> _REQUIRED WORK_:
Repeat each line word for word.

> _INFORMATION SHOWN_:
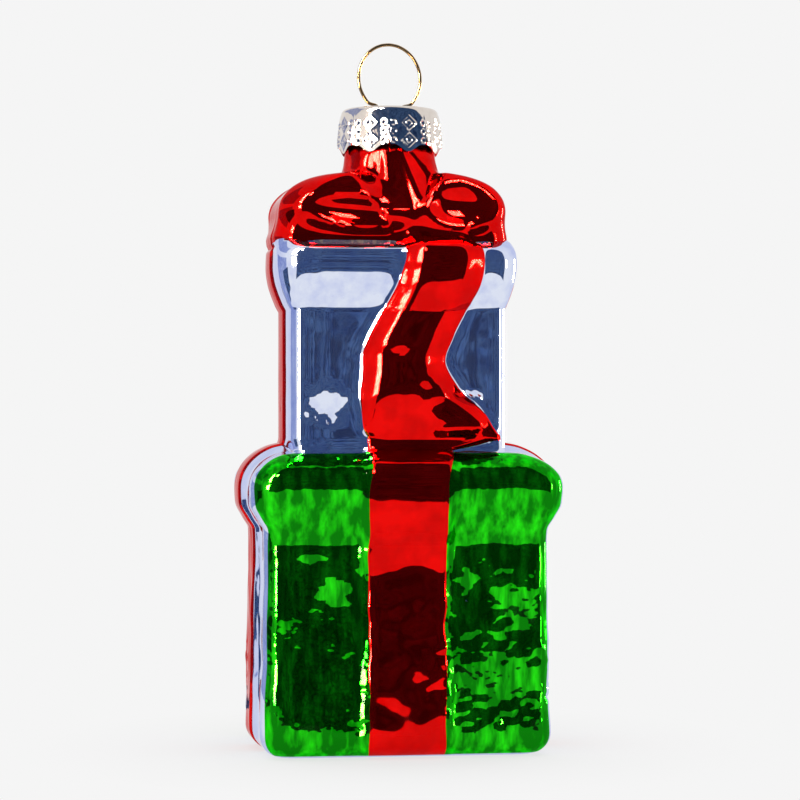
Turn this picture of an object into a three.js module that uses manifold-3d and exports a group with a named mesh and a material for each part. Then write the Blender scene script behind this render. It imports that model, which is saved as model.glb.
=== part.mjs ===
// A blown-glass tree ornament: two stacked gift boxes with ribbons, a bow on top, and a stamped metal cap
// that carries a spring-wire hanging loop.
// Millimetres, +Z up, the front faces -Y. The origin is the middle of the flat base.

import * as THREE from "three";
import { mergeVertices } from "three/addons/utils/BufferGeometryUtils.js";
import Module from "manifold-3d";

// Lower gift box: the body, and the lid that stands out over it
const LOWER_WIDTH = 44.8;
const LOWER_DEPTH = 33.6;
const LOWER_CORNER = 4;
const LOWER_BODY_HEIGHT = 33;
const LOWER_LID_HEIGHT = 14.2;
const LOWER_OVERHANG = 2.2;
const FOOT_FLARE = 0.5;
const BASE_ROUNDING = 3.4;

// Upper gift box, which stands a little to the left on the lower one
const UPPER_WIDTH = 32.2;
const UPPER_DEPTH = 24.4;
const UPPER_CORNER = 3.2;
const UPPER_BODY_HEIGHT = 22.4;
const UPPER_LID_HEIGHT = 11;
const UPPER_OVERHANG = 1.5;
const UPPER_SHIFT = -0.65;
const UPPER_SEAT_FILLET = 1;

// Bow
const BOW_WIDTH = 35.8;
const BOW_DEPTH = 23.6;
const BOW_CORNER = 7;
const BOW_HEIGHT = 10.8;
const BOW_SHIFT = -1.5;
const BOW_SEAT_FILLET = 0.2;
const BOW_LOOP_BULGE = 1.8;
const BOW_LOOP_PLACE = 0.58;
const BOW_LOOP_REACH = 0.22;
const BOW_KNOT_BULGE = 1.3;
const BOW_KNOT_REACH = 0.2;

// Neck
const NECK_RADIUS = 6.95;
const NECK_HEIGHT = 10.1;
const NECK_SHIFT = -0.8;
const NECK_SEAT_FILLET = 1;

// Ribbons, moulded as bands that stand proud of the box faces
const FRONT_RIBBON_WIDTH = 12;
const FRONT_RIBBON_OFFSET = -0.4;
const SIDE_RIBBON_WIDTH = 9;
const RIBBON_RELIEF = 0.8;
const RIBBON_STEP = 0.7;
const UPPER_SIDE_SWELL = 0.8;
const UPPER_LID_SWELL = 1.4;
const SWELL_AT_RIBBON_EDGE = 0.5;
const SWELL_AT_CORNER = 0.15;

// Glass, the silvering inside it and the lacquers outside it
const GLASS_WALL = 0.9;
const SILVERING = 0.25;
const LACQUER = 0.25;
const LACQUER_STOP = 4;

// Metal cap
const CAP_CLEARANCE = 0.3;
const CAP_SHEET = 0.3;
const CAP_SKIRT = 6.2;
const CAP_POINT = 1.1;
const CAP_FLARE = 0.15;
const CAP_SHOULDER = 0.9;
const CAP_PETALS = 8;
const CAP_PETAL_BULGE = 0.12;
const CAP_TURN = THREE.MathUtils.degToRad(-6.3);
const LOZENGE_WIDTH = 2.6;
const LOZENGE_HEIGHT = 2.2;
const LOZENGE_BAND = 0.45;
const LOZENGE_GAP = 0.3;
const LOZENGE_RELIEF = 0.2;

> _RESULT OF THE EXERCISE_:
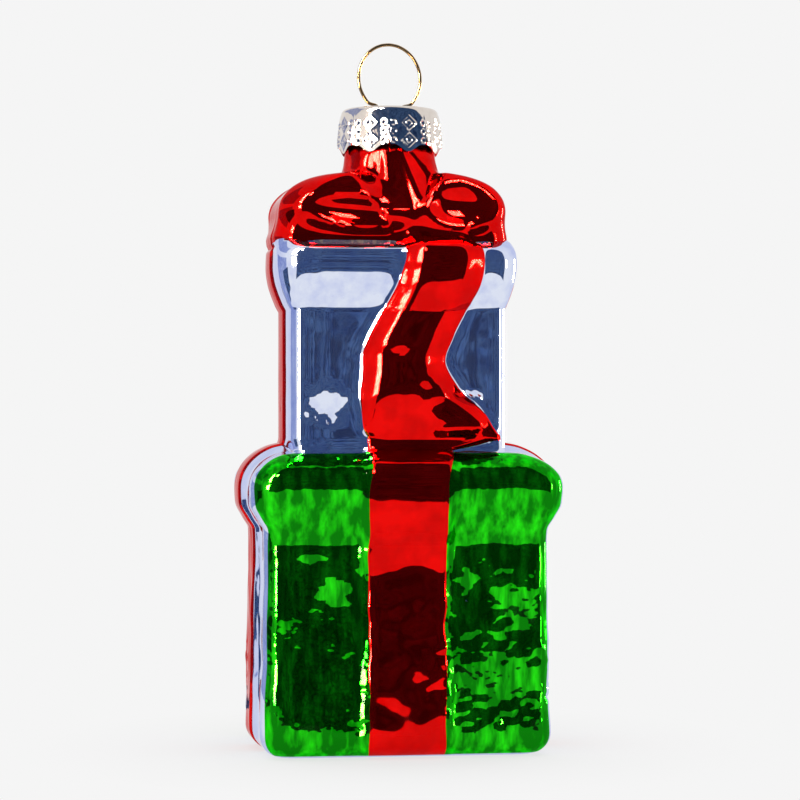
Turn this picture of an object into a three.js module that uses manifold-3d and exports a group with a named mesh and a material for each part. Then write the Blender scene script behind this render. It imports that model, which is saved as model.glb.
=== part.mjs ===
// A blown-glass tree ornament: two stacked gift boxes with ribbons, a bow on top, and a stamped metal cap
// that carries a spring-wire hanging loop.
// Millimetres, +Z up, the front faces -Y. The origin is the middle of the flat base.

import * as THREE from "three";
import { mergeVertices } from "three/addons/utils/BufferGeometryUtils.js";
import Module from "manifold-3d";

// Lower gift box: the body, and the lid that stands out over it
const LOWER_WIDTH = 44.8;
const LOWER_DEPTH = 33.6;
const LOWER_CORNER = 4;
const LOWER_BODY_HEIGHT = 33;
const LOWER_LID_HEIGHT = 14.2;
const LOWER_OVERHANG = 2.2;
const FOOT_FLARE = 0.5;
const BASE_ROUNDING = 3.4;

// Upper gift box, which stands a little to the left on the lower one
const UPPER_WIDTH = 32.2;
const UPPER_DEPTH = 24.4;
const UPPER_CORNER = 3.2;
const UPPER_BODY_HEIGHT = 22.4;
const UPPER_LID_HEIGHT = 11;
const UPPER_OVERHANG = 1.5;
const UPPER_SHIFT = -0.65;
const UPPER_SEAT_FILLET = 1;

// Bow
const BOW_WIDTH = 35.8;
const BOW_DEPTH = 23.6;
const BOW_CORNER = 7;
const BOW_HEIGHT = 10.8;
const BOW_SHIFT = -1.5;
const BOW_SEAT_FILLET = 0.2;
const BOW_LOOP_BULGE = 1.8;
const BOW_LOOP_PLACE = 0.58;
const BOW_LOOP_REACH = 0.22;
const BOW_KNOT_BULGE = 1.3;
const BOW_KNOT_REACH = 0.2;

// Neck
const NECK_RADIUS = 6.95;
const NECK_HEIGHT = 10.1;
const NECK_SHIFT = -0.8;
const NECK_SEAT_FILLET = 1;

// Ribbons, moulded as bands that stand proud of the box faces
const FRONT_RIBBON_WIDTH = 12;
const FRONT_RIBBON_OFFSET = -0.4;
const SIDE_RIBBON_WIDTH = 9;
const RIBBON_RELIEF = 0.8;
const RIBBON_STEP = 0.7;
const UPPER_SIDE_SWELL = 0.8;
const UPPER_LID_SWELL = 1.4;
const SWELL_AT_RIBBON_EDGE = 0.5;
const SWELL_AT_CORNER = 0.15;

// Glass, the silvering inside it and the lacquers outside it
const GLASS_WALL = 0.9;
const SILVERING = 0.25;
const LACQUER = 0.25;
const LACQUER_STOP = 4;

// Metal cap
const CAP_CLEARANCE = 0.3;
const CAP_SHEET = 0.3;
const CAP_SKIRT = 6.2;
const CAP_POINT = 1.1;
const CAP_FLARE = 0.15;
const CAP_SHOULDER = 0.9;
const CAP_PETALS = 8;
const CAP_PETAL_BULGE = 0.12;
const CAP_TURN = THREE.MathUtils.degToRad(-6.3);
const LOZENGE_WIDTH = 2.6;
const LOZENGE_HEIGHT = 2.2;
const LOZENGE_BAND = 0.45;
const LOZENGE_GAP = 0.3;
const LOZENGE_RELIEF = 0.2;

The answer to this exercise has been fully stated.